Small Expression Parser Using Shunting Yard Algorithm.
This is just a toy project I started as a way to parse Derived Types (my hamiltonian model) from a file/string (and eventually I gave up as it didn't worked well - but I've published anyway), so the point here is not be super performant but flexible enough to allow you write your own parser with some ease, reusing operator overloaded structures that you may have already.
After a while (2022) I finally got it to work with Derived Types by reworking the API to use a token_t
and token_list
that I made a separate package for, fortran-tokenizer.
Although it works as a way to write parsers I do not recommend you using it as a dependency as there are a lot of design issues:
- No Thread safety: I register valid tokens as a global singleton, so multiple parsers are not supported.
- Hard-coded precedence: the operator precedence is currently fixed for a few tokens (desynced with registered ones).
- As it uses an array of strings all tokens must be padded with spaces so they are same-size.
- The current app provides no way to check syntax errors
That being said, I am using it anyway right now and the current public API feels ok, so I will be working on a proper package with a generic version based on this idea soon:tm:.
First get the code, by cloning the repo:
git clone
cd shunting-yard-fortran
This project was designed to be built using the Fortran Package Manager. Follow the directions on that page to install FPM if you haven't already.
To build and run, type:
fpm run
to run the tests type
fpm test
The user of this package should tell the parser what is each token, by using the routines register_*
call p % register_function(["sin ", "sqrt"])
call p % register_operator(["+ ", "- ",&
"* ", "/ "])
call p % register_operator(["^ "], is_right_assoc=.true.)
By default, spaces and newlines will be ignored, if you want some other character to be ignored you can use the ignore_tokens
! This will ignore this characters
call p % ignore_tokens([" ", "&", new_line(' ')])
Then, you will need to bind the on_*
functions that will be called to make sense of the tokens
p % on_unary => on_unary
p % on_binary => on_binary
p % on_operand => on_operand
Such functions must respect their related interfaces
abstract interface
function interface_on_binary(self, lhs, opr, rhs) result(ans)
import :: parser_t
class(parser_t) :: self
type(token_t) :: lhs
type(token_t) :: opr
type(token_t) :: rhs
type(token_t) :: ans
end function
function interface_on_operand(self, opr) result(ans)
import :: parser_t
class(parser_t) :: self
type(token_t) :: opr
type(token_t) :: ans
end function
function interface_on_unary(self, opr, arg) result(ans)
import :: parser_t
class(parser_t) :: self
type(token_t) :: opr
type(token_t) :: arg
type(token_t) :: ans
end function
end interface
For example if you want to make sense of "pi" in a expression you must implement the following function.
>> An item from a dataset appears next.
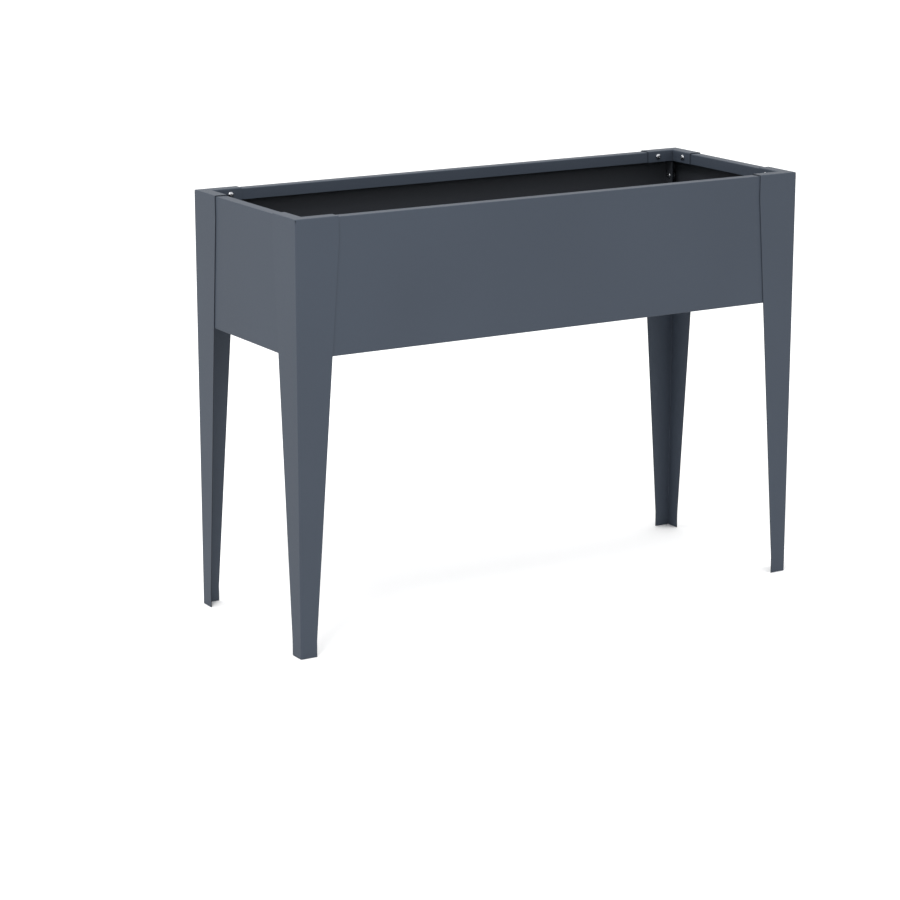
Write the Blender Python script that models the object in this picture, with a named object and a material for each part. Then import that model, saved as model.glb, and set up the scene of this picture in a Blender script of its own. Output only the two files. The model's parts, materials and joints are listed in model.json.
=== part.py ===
"""Raised planter on legs: a folded steel trough hung between four tapered corner legs.

Metres, +Z up. The origin is on the floor under the middle of the planter. X runs along the
length, Y across the depth, and the front is at -Y. Every flat piece is drawn as it would lie
on a bench, outer side down: x along the piece, y up its height, z towards the trough.
"""

import math

import bmesh
import bpy
from mathutils import Matrix, Vector

for leftover in list(bpy.data.objects):
    bpy.data.objects.remove(leftover, do_unlink=True)

# ---------------------------------------------------------------- overall sizes
LENGTH = 1.090
DEPTH = 0.400
HEIGHT = 0.800
BOX_HEIGHT = 0.250  # rim of the legs down to the underside of the trough

# ---------------------------------------------------------------- sheet and folds
LEG_SHEET = 0.0015
PANEL_SHEET = 0.0010
BASE_SHEET = 0.0010
INNER_BEND = 0.0008  # inside radius of every fold
BEND_STEPS = 2  # facets across a fold
SHEET_GAP = 0.0003  # air between two pieces that lie on each other
RELIEF = 0.0030  # little square cut out where two folds would meet

# ---------------------------------------------------------------- legs
LEG_TOP_WIDTH = 0.086
LEG_FOOT_WIDTH = 0.033
LEG_TOP_STRAIGHT = 0.045  # untapered length under the rim
LEG_FOOT_STRAIGHT = 0.030  # untapered length above the floor
RIM_WIDTH = 0.026  # outer face to the trough side of the leg's lip
LIP_HEIGHT = 0.0225  # top of the rim to the lower edge of every lip
CORNER_HOLE_RADIUS = 0.0013  # relief hole in a leg, where its three folds meet

# ---------------------------------------------------------------- trough and base
LEDGE_WIDTH = 0.020  # inward fold under the panels that carries the base
BASE_CLEARANCE = 0.0010  # base rim to the panel beside it
BASE_RIM_HEIGHT = 0.015
RIB_HEIGHT = 0.022  # upstands where the two base plates meet
CORNER_CLEARANCE = 0.0030  # base notch to the corner joint

# ---------------------------------------------------------------- fasteners
SHANK_RADIUS = 0.0030
SHANK_LENGTH = 0.012
HEAD_RADIUS = 0.0055
HEAD_HEIGHT = 0.0033
HEAD_SIDE = 0.0013  # upright side of the head, under its dome
CROWN_RADIUS = 0.0034  # where the dome bends over to its crown
CROWN_HEIGHT = 0.0029
NUT_FLATS = 0.010
NUT_HEIGHT = 0.006
NUT_FLANGE_RADIUS = 0.0065
NUT_FLANGE_HEIGHT = 0.0012
NUT_BORE_GAP = 0.0003  # nut bore to shank
HOLE_CLEARANCE = 0.0005  # sheet hole to shank
STUD_LENGTH = 0.011  # weld stud, from the leg plate's inner face
ROUND_STEPS = 12  # facets round a screw, a nut or a hole

RIM_SCREW_OFFSET = 0.062  # planter corner to a rim screw
RIM_SCREW_DROP = 0.0115  # leg top to a rim screw
CORNER_SCREW_EDGE = 0.010  # free edge of a corner flange to its screws
CORNER_SCREW_DROP = 0.054  # leg top to the upper corner screw
CORNER_SCREW_RISE = 0.050  # trough underside to the lower corner screw
STUD_OFFSET = 0.045  # planter corner to a weld stud
STUD_RISE = 0.040  # trough underside to a weld stud
RIB_SCREW_SPACING = 0.120
RIB_SCREW_RISE = 0.011  # base underside to a rib screw
DRAIN_RADIUS = 0.004
DRAIN_SPACING = 0.150
DRAIN_ROW_OFFSET = 0.090  # planter's centre plane to a row of drain holes

# ---------------------------------------------------------------- places worked out
BOX_BOTTOM = HEIGHT - BOX_HEIGHT
PANEL_INSET = LEG_SHEET + SHEET_GAP  # planter's outer face to a panel's outer face
PANEL_TOP = HEIGHT - LEG_SHEET - SHEET_GAP
PANEL_RISE = PANEL_TOP - BOX_BOTTOM
PANEL_RIM = RIM_WIDTH - LEG_SHEET - SHEET_GAP - PANEL_INSET
PANEL_LIP = LIP_HEIGHT - LEG_SHEET - SHEET_GAP
CORNER_TOP = PANEL_RISE - PANEL_LIP - RELIEF  # corner folds stop under the lips
LONG_HALF = LENGTH / 2 - RIM_WIDTH + PANEL_SHEET
END_HALF = DEPTH / 2 - PANEL_INSET
END_RETURN = RIM_WIDTH - PANEL_SHEET - SHEET_GAP - PANEL_INSET
CORNER_FLANGE = RIM_WIDTH - PANEL_INSET
CORNER_LIP = CORNER_FLANGE - PANEL_SHEET
CORNER_SCREW_DEPTH = CORNER_FLANGE - CORNER_SCREW_EDGE
HOLE_RADIUS = SHANK_RADIUS + HOLE_CLEARANCE
BASE_BOTTOM = BOX_BOTTOM + PANEL_SHEET + SHEET_GAP
BASE_INSET = PANEL_INSET + PANEL_SHEET + BASE_CLEARANCE
BASE_NOTCH = RIM_WIDTH + CORNER_CLEARANCE - BASE_INSET
OUTER_BEND = INNER_BEND + LEG_SHEET  # outside radius of a leg's folds
LIP_NOTCH = OUTER_BEND + 2 * SHEET_GAP  # open square where a leg's two lips would meet
LIP_TRIM = INNER_BEND + PANEL_SHEET + SHEET_GAP  # strip that an end panel's rim loses with its lip
CUT_LENGTH = 0.006  # a drill that passes one sheet and reaches no other
CUT_PLAY = 0.001  # how far a cutter stands out of what it cuts
QUARTER_TURN = math.pi / 2
SAME_PLACE = 1e-6  # points nearer than this are one place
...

function on_operand(self, opr) result(ans)
class(parser_t) :: self
type(token_t) :: opr
type(token_t) :: ans
! the `% string` will get the string representation of a token
select case(opr % string)
! the `% object` is a unlimeted polymorphic `class(*)`
! that you can store and retrieve arbitrary information
ans % object = 4*atan(1.)
end select
end function
See more using the example program provided in example/main.f90
where you will find the basic usage of this package.